I've just bought a couple of n3160 Braswell boards as was getting sick of poor performance out of the MIP's stuff I have.

If you don't care about the AES-NI instruction set's you can pickup j1900 based 4 port routers off aliexpress for under $100 (with intel 200 series NIC's no less).

The n3160's you can get for around 100$ but the cheap one's only have 2 gbit ports (rtl's).

The n3160's are only 6w at maximum draw and so far I've had much better results out of them than any of the MIP's or ARM stuff i've been using for the last few years.

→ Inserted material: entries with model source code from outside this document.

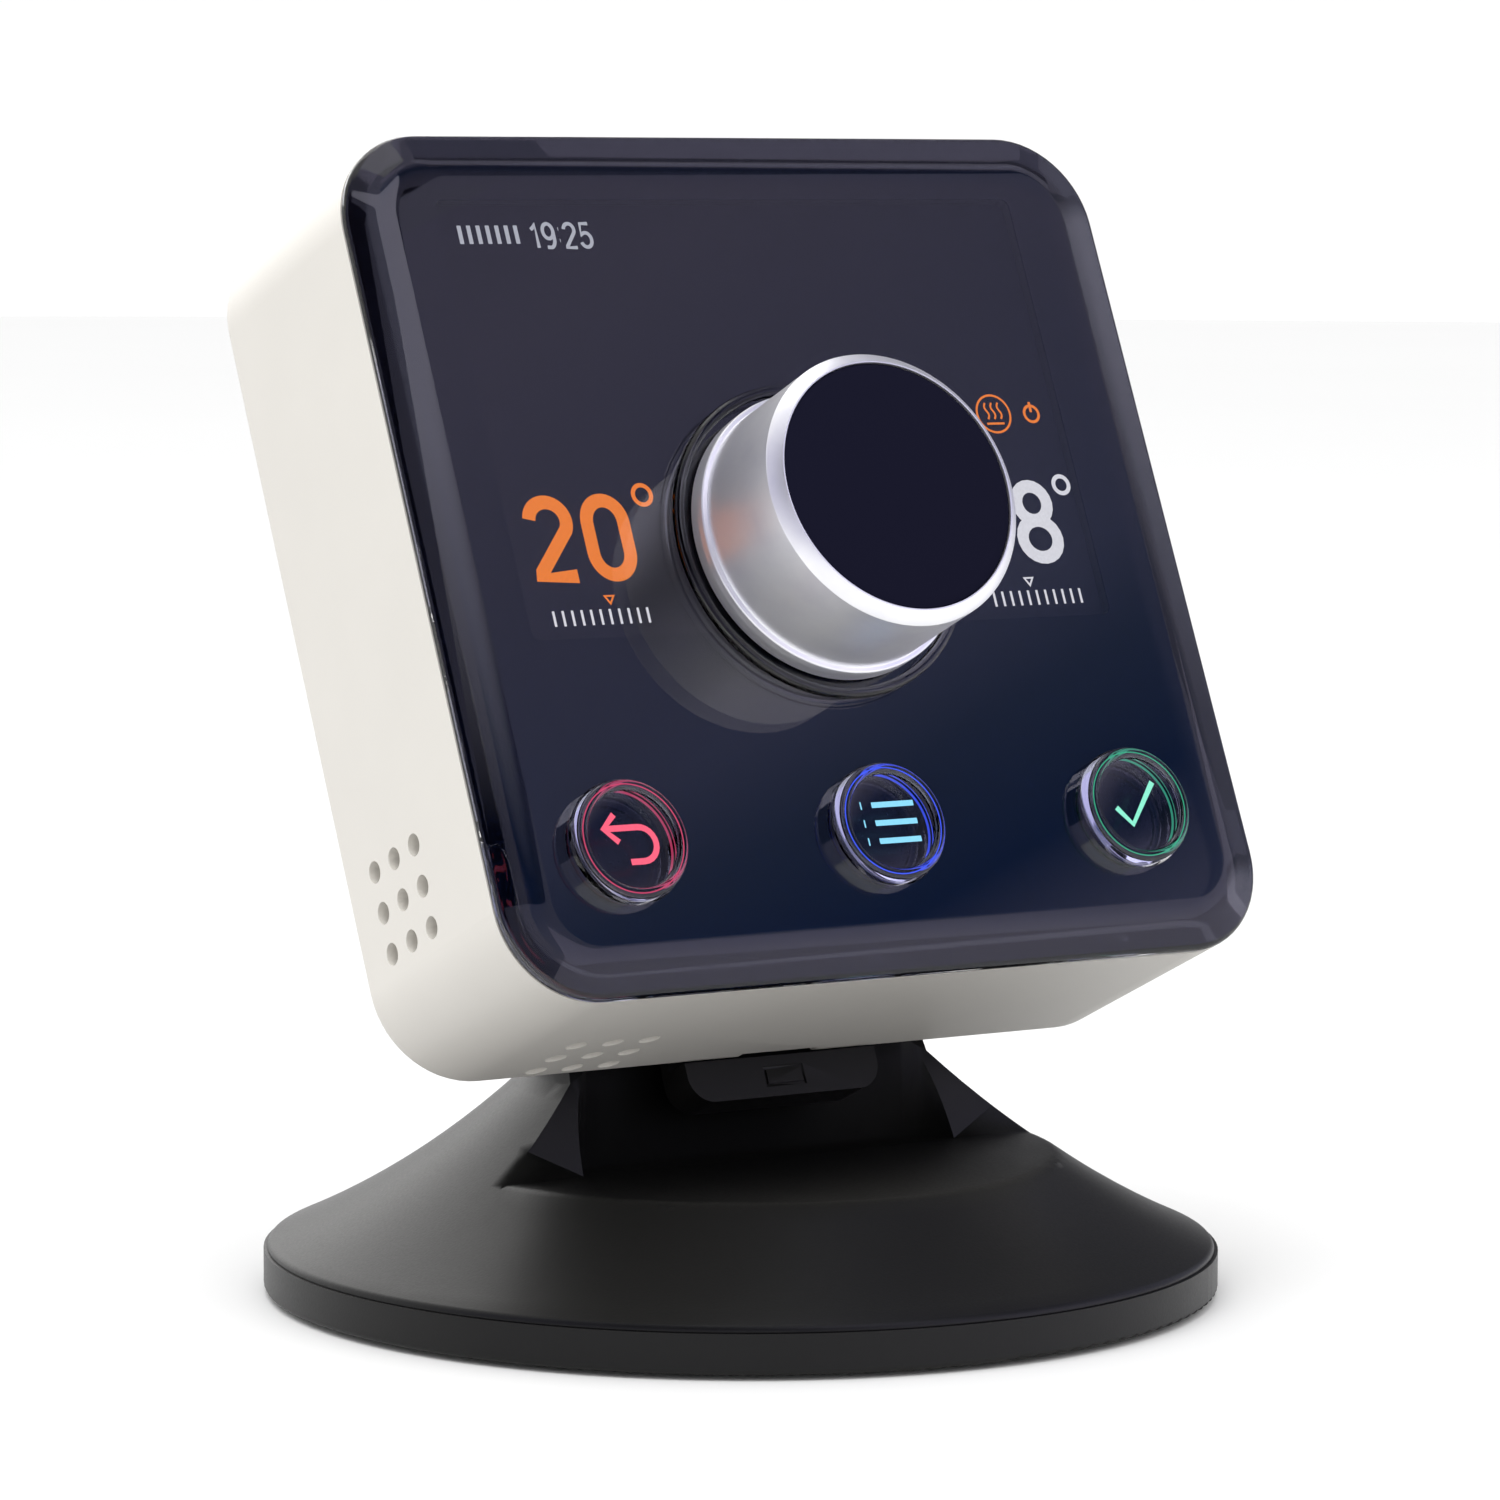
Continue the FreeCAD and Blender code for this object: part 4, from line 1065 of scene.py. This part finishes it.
@dataclass
class Housing:
    """Rear housing and the small parts on the board's back, sizes in millimetres."""

    finishes: Finishes
    rows: RowTree
    scatter: ScatterTree
    board_back: float = -10.0
    lead: Colour = (0.3, 1.0, 0.22)
    lead_round: float = 0.05
    lead_pitch: float = 0.8
    lead_rows: Sequence[Tuple[float, float, float]] = (
        (-11.5, -2.5, 32.6), (-11.5, -2.5, 43.4), (4.5, 10.5, 34.6), (4.5, 10.5, 42.4))
    block: Colour = (1.6, 0.8, 0.6)
    patches: Sequence[Patch] = (
        Patch(-24.0, -14.0, 33.5, 42.5, 3), Patch(14.0, 28.0, 33.5, 42.5, 5))

    def chip_leads(self) -> None:
        """Rows of leads along the packages on the board's back."""
        tin = self.finishes["tinned_can"]
        rows = []
        for x0, x1, y in self.lead_rows:
            build = bmesh.new()
            bmesh.ops.create_cube(build, size=1.0)
            build.transform(Matrix.Diagonal((*(side * MM for side in self.lead), 1.0)))
            bmesh.ops.bevel(build, geom=build.edges[:], offset=self.lead_round * MM,
                            segments=1, affect="EDGES")
            lead = finish_mesh(build, "chip_lead", Matrix.Identity(4), None)
            count = int((x1 - x0) / self.lead_pitch) + 1
            row = self.rows.repeat(lead, count, (self.lead_pitch, 0.0, 0.0), tin)
            row.data.transform(Matrix.Translation((x0 * MM, y * MM, (self.board_back - 0.13) * MM)))
            rows.append(row)
        settle(sealed(joined("chip_leads", rows), HEAD), [tin], Body.HEAD, "shield_can")

    def small_parts(self) -> None:
        """Resistors and capacitors strewn over the clear ends of the board."""
        size = tuple(side * MM for side in self.block)
        coat = self.finishes["chip_epoxy"]
        parts = [self.scatter.strew("small_parts", patch, size, coat) for patch in self.patches]
        piece = sealed(joined("small_board_parts", parts), in_head(0.0, 0.0, self.board_back - 0.31))
        settle(piece, [coat], Body.HEAD, "chip_black")

    def build(self) -> None:
        """Makes the housing and the board's small parts."""
        shell = smooth_copy("rear_housing")
        settle(shell, [self.finishes["warm_white"]], Body.HEAD, "warm_white", ["rear_housing"])
        self.chip_leads()
        self.small_parts()


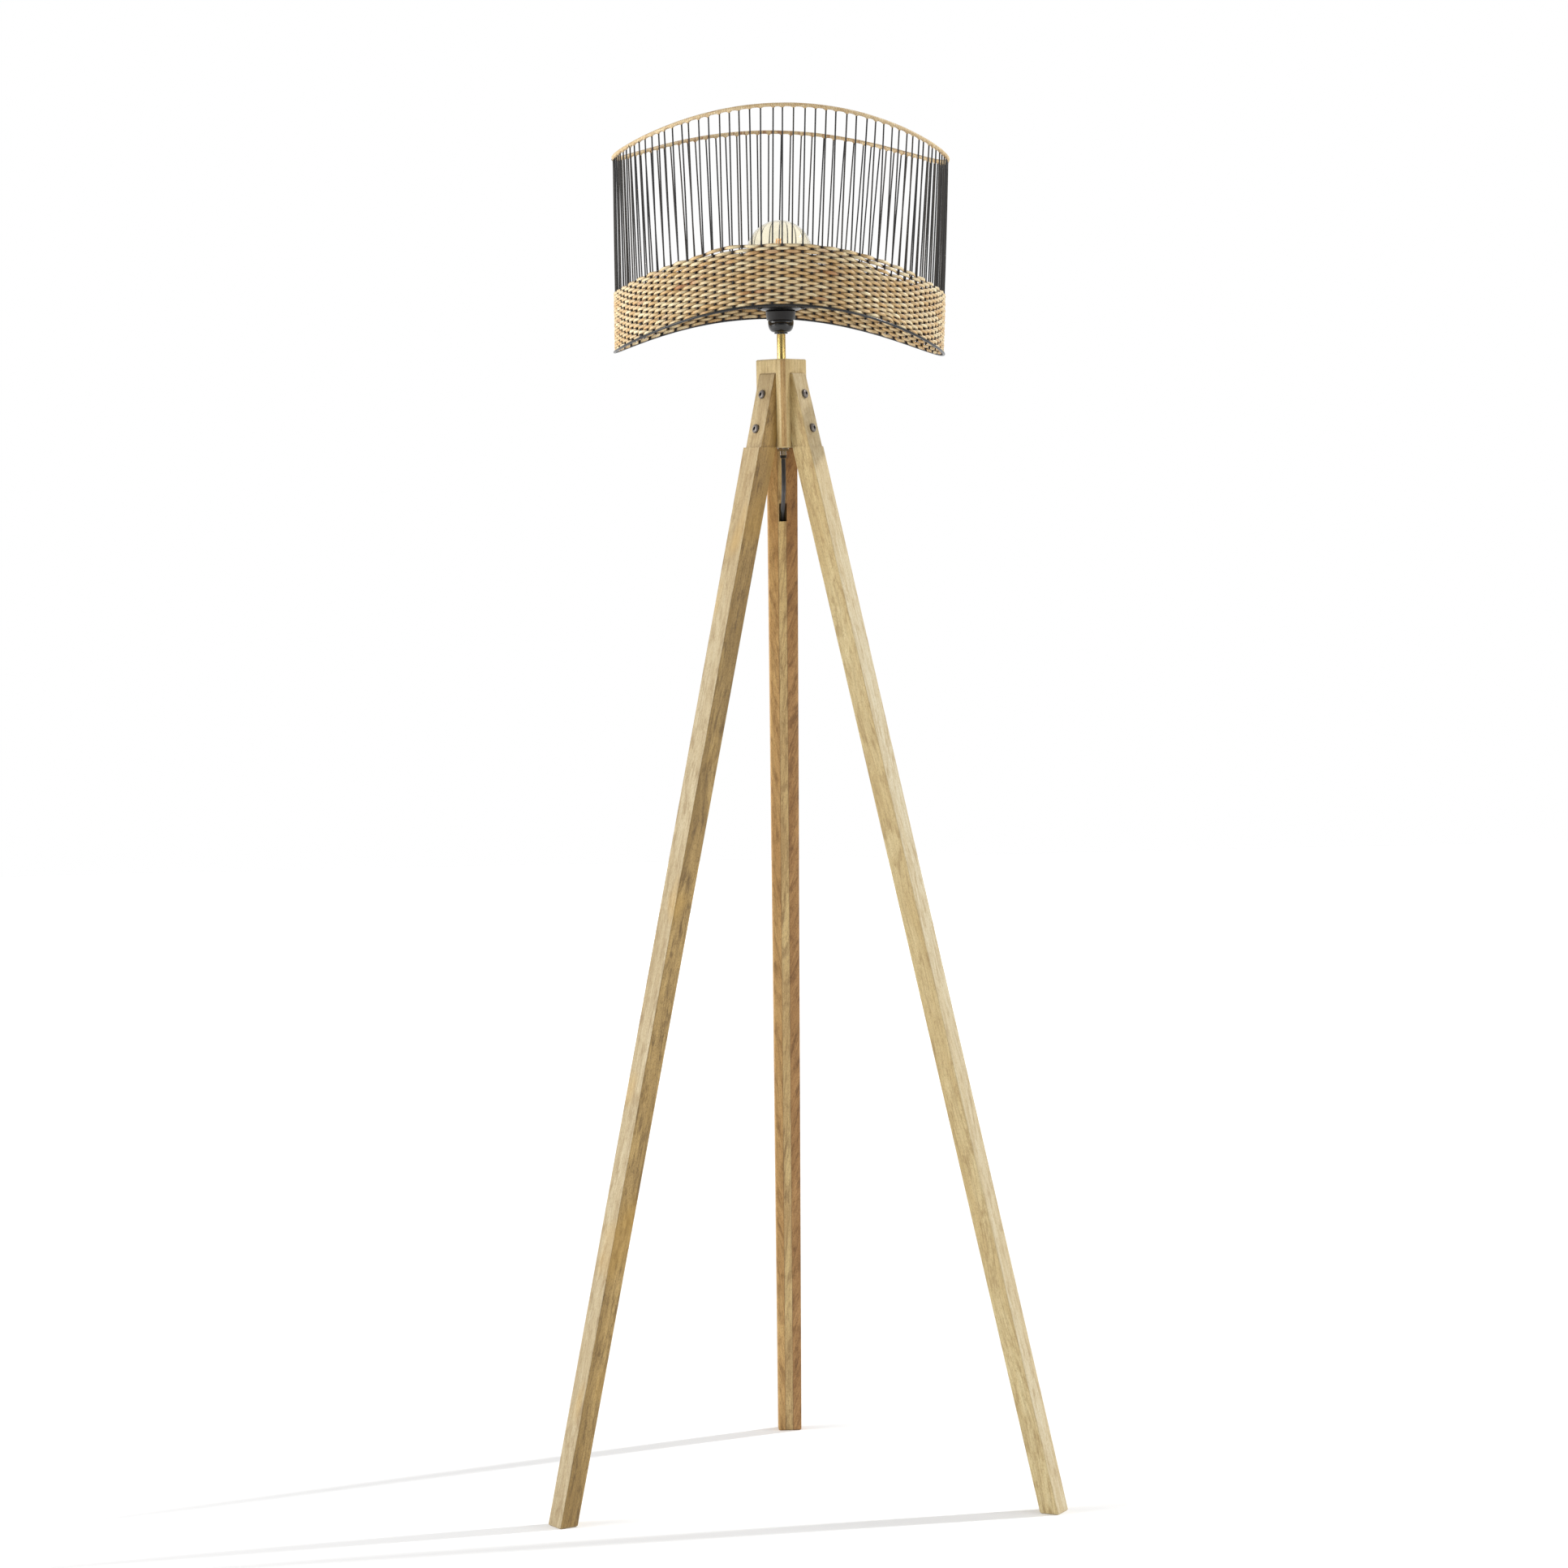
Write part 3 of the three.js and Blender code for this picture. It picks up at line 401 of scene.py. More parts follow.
def wood(name, turn, palette, seed, roughness=0.55, slant=0.0, strips=(), faces=(), glow=None):
    """Oiled wood. Strips are (edge, palette, slant) along local X, after the first, and
    faces are (direction, palette). Glow is a colour in patches and its share."""
    nodes = Nodes(name)
    place = nodes.add("TexCoord").outputs["Object"]
    local = nodes.stretch(place, (1, 1, 1), (0, 0, 0), turn)
    tone, depth = board(nodes, local, palette, seed, slant)
    split = nodes.add("SeparateXYZ", Vector=local)
    for number, (edge, other, other_slant) in enumerate(strips):
        beyond = nodes.between(split.outputs["X"], edge - GLUE_LINE, edge + GLUE_LINE)
        strip, _ = board(nodes, local, other, seed + 3.3 * (number + 1), other_slant)
        tone = nodes.mix(beyond, tone, strip)
        off_line = nodes.maths("ABSOLUTE", nodes.maths("SUBTRACT", split.outputs["X"], edge))
        seam = nodes.between(off_line, GLUE_LINE, 2 * GLUE_LINE, 0.45, 0.0)
        tone = nodes.mix(seam, tone, palette[2])
    for number, (direction, other) in enumerate(faces):
        normal = nodes.add("NewGeometry").outputs["True Normal"]
        facing = nodes.add("VectorMath", {"operation": "DOT_PRODUCT"})
        nodes.set(facing, "in0", normal)
        nodes.set(facing, "in1", direction)
        face, _ = board(nodes, local, other, seed + 7.7 * (number + 1), slant, 0.7)
        tone = nodes.mix(nodes.between(facing.outputs["Value"], 0.75, 0.95), tone, face)
    # Painted shade: the woods turn darker and warmer towards the head, under the lampshade
    height = nodes.add("SeparateXYZ", Vector=place).outputs["Z"]
    tone = nodes.mix(nodes.between(height, *PAINTED_SHADE_FROM), tone, PAINTED_SHADE_TINT, "MULTIPLY")
    if glow:
        patches = nodes.noise(nodes.stretch(local, GLOW_PATCHES, (seed, 0, seed)), 1.0, 2.0)
        tone = nodes.mix(nodes.between(patches, 0.54, 0.68, 0.0, glow[1]), tone, glow[0])
    return nodes.shade(Base_Color=tone, Roughness=nodes.between(
        depth, 0.0, 0.5, roughness - 0.05, roughness + 0.15),
        Specular_IOR_Level=0.35, Normal=nodes.bump(depth, 0.25, 0.0002))


def rattan(name, cream, tan, brown, stain, roughness=0.5, painted_edge_shade=0.4, spacing=None):
    """Peeled rattan along U. The mesh's tones are random tone, stain and painted shade in
    recesses. A spacing is how far apart the strings stand that it passes, in front and behind
    by turns: a painted shade darkens it where a string hides it, as seen from the side that the
    surface faces."""
    nodes = Nodes(name)
    run = nodes.add("UVMap", {"uv_map": "UVMap"}).outputs["UV"]
    tones = nodes.tones()
    split = nodes.add("SeparateXYZ", Vector=run)
    turn = nodes.maths("MULTIPLY", split.outputs["Y"], TAU)
    edge = nodes.maths("ABSOLUTE", nodes.maths("SINE", turn))
    fibre = nodes.noise(nodes.stretch(run, FIBRES), 1.0, 3.0, 0.65)
    patches = nodes.noise(nodes.stretch(run, SKIN_PATCHES), 1.0, 3.0, 0.6)
    spots = nodes.noise(nodes.stretch(run, SKIN_SPOTS), 1.0, 1.0, 0.5)
    colour = nodes.mix(nodes.between(tones["Red"], 0.1, 0.9), cream, tan)
    colour = nodes.mix(nodes.between(patches, 0.4, 0.65, 0.0, 0.75), colour, tan)
    colour = nodes.mix(nodes.between(patches, 0.58, 0.8, 0.0, 0.6), colour, brown)
    colour = nodes.mix(nodes.between(fibre, 0.42, 0.66, 0.0, 0.72), colour, brown)
    colour = nodes.mix(nodes.between(spots, 0.66, 0.74, 0.0, 0.5), colour, brown)
    colour = nodes.mix(tones["Green"], colour, stain)
    # Painted shade: the top and bottom edges of the rattan's section turn brown, as where rows
    # meet
    colour = nodes.mix(nodes.between(edge, 0.6, 1.0, 0.0, painted_edge_shade), colour, brown)
    # Painted shade: the mesh's recess tone turns the rattan brown in its hollows
    colour = nodes.mix(nodes.between(tones["Blue"], 0.3, 1.0, 0.0, 0.8), colour, brown)
    if spacing:
        # Painted shade: brown where the strand dives behind a string, near black right behind it,
        # and only on the side that the surface faces
        place = nodes.maths("MULTIPLY", split.outputs["X"], math.pi / spacing)
        outer = nodes.between(nodes.maths("COSINE", turn), -0.2, 0.2, -1.0, 1.0)
        front = nodes.maths("MULTIPLY", nodes.maths("COSINE", place), outer)
        colour = nodes.mix(nodes.between(front, -0.3, -0.85, 0.0, 0.6), colour, brown)
        colour = nodes.mix(nodes.between(front, -0.82, -0.94, 0.0, 0.95), colour, PAINTED_STRING_SHADE)
    return nodes.shade(Base_Color=colour, Roughness=roughness, Specular_IOR_Level=0.45,
                       Normal=nodes.bump(fibre, 0.3, 0.0003))


def twisted(name, colour, lighter, roughness=0.6):
    """Thread of two strands, with its slanting ridges in relief."""
    nodes = Nodes(name)
    run = nodes.add("UVMap", {"uv_map": "UVMap"}).outputs["UV"]
    split = nodes.add("SeparateXYZ", Vector=run)
    phase = nodes.maths("ADD", nodes.maths("MULTIPLY", split.outputs["X"], TWISTS_PER_METRE),
                        nodes.maths("MULTIPLY", split.outputs["Y"], 2.0))
    ridge = nodes.maths("ABSOLUTE", nodes.maths("SINE", nodes.maths(
        "MULTIPLY", phase, math.pi)))
    tint = nodes.mix(nodes.tones()["Red"], colour, lighter)
    return nodes.shade(Base_Color=tint, Roughness=roughness, Specular_IOR_Level=0.4,
                       Normal=nodes.bump(ridge, 0.5, 0.0002))


def clear_glass(name, tint):
    """Glass that lets the lamps' light through."""
    nodes = Nodes(name)
    nodes.shade(Base_Color=tint, Roughness=0.0, IOR=1.45, Transmission_Weight=1.0)
    path = nodes.add("LightPath")
    clear = nodes.add("BsdfTransparent", Color=tint)
    swap = nodes.add("MixShader")
    nodes.set(swap, "in0", path.outputs["Is Shadow Ray"])
    nodes.set(swap, "in1", nodes.shader.outputs["BSDF"])
    nodes.set(swap, "in2", clear.outputs["BSDF"])
    nodes.set(nodes.output, "Surface", swap.outputs["Shader"])
    return nodes.material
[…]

The UBN stuff has been recommended in the past but when you can shift the l3 forwarding to a much more featureful and standard x86_64 platform and just hang your Wireless as dumb switches off of that I can't really think why bothering with the esoteric stuff requiring ttl converters to get up and running is going to warrant more investment at this point. 

No one has yet to produce a proper x86  AC router - you can kludge one yourself with compex cards... I for one would totally buy one if such a thing were available.

On 10 March 2017 at 05:45, Dave Taht <dave.taht@gmail.com> wrote:
For a long time now I've had several edgerouters in production using
their default (fq_codel-enabled) vyatta based OS. There are also
backports of cake available for it.

For 50-80 bucks, they are a *really nice quad core mips box* - capable
of forwarding at a gbit (and for that matter, can serve netperf at a
gbit)

But dealing with their 3.10 ancient kernel and foreign configuration
interface has always been a pain for me, so yesterday I reflashed my x
and x-sfp with lede's final 17.01 release, and:

they are *marvelous* as lede boxes. Oodles of flash. The quad core
works well. I'm mad at myself for not reflashing them long ago...

It's a PITA to reflash them - you have to open one up, put on a 3.3v
ttl serial converter, tell uboot to load a fresh kernel via tftp, then
copy a lede image over that and sysupgrade -n to rewrite the flash...

but after you do all that, you never have to do it again.

(I should probably write a howto)

I haven't gone so far as to try deploying one - I'm still benchmarking
- but as I've spent a lot of time trying to get little hackerboards to
push a gbit (only the odroid c2 can) - and for that matter, I can't
get the linksys ac1200 past 700Mbits - being able to do it on a box
that comes with a case, that runs lede well, that has a bunch of ports
on it - is a win.

One thing that wasn't apparent to me from the marketing and my own
usage, which presented 5 separate distinct ethX interfaces in the
vyatta OS, is that, on lede, it has only a single ethernet interface
onboard, and does it's magic for forwarding with vlan tagging (it may
well be there are actual separate ethernet chips on it or the original
binary firmware emulated those, but....)

I tested SQM to 200Mbits, that worked fine.

--
Dave Täht
Let's go make home routers and wifi faster! With better software!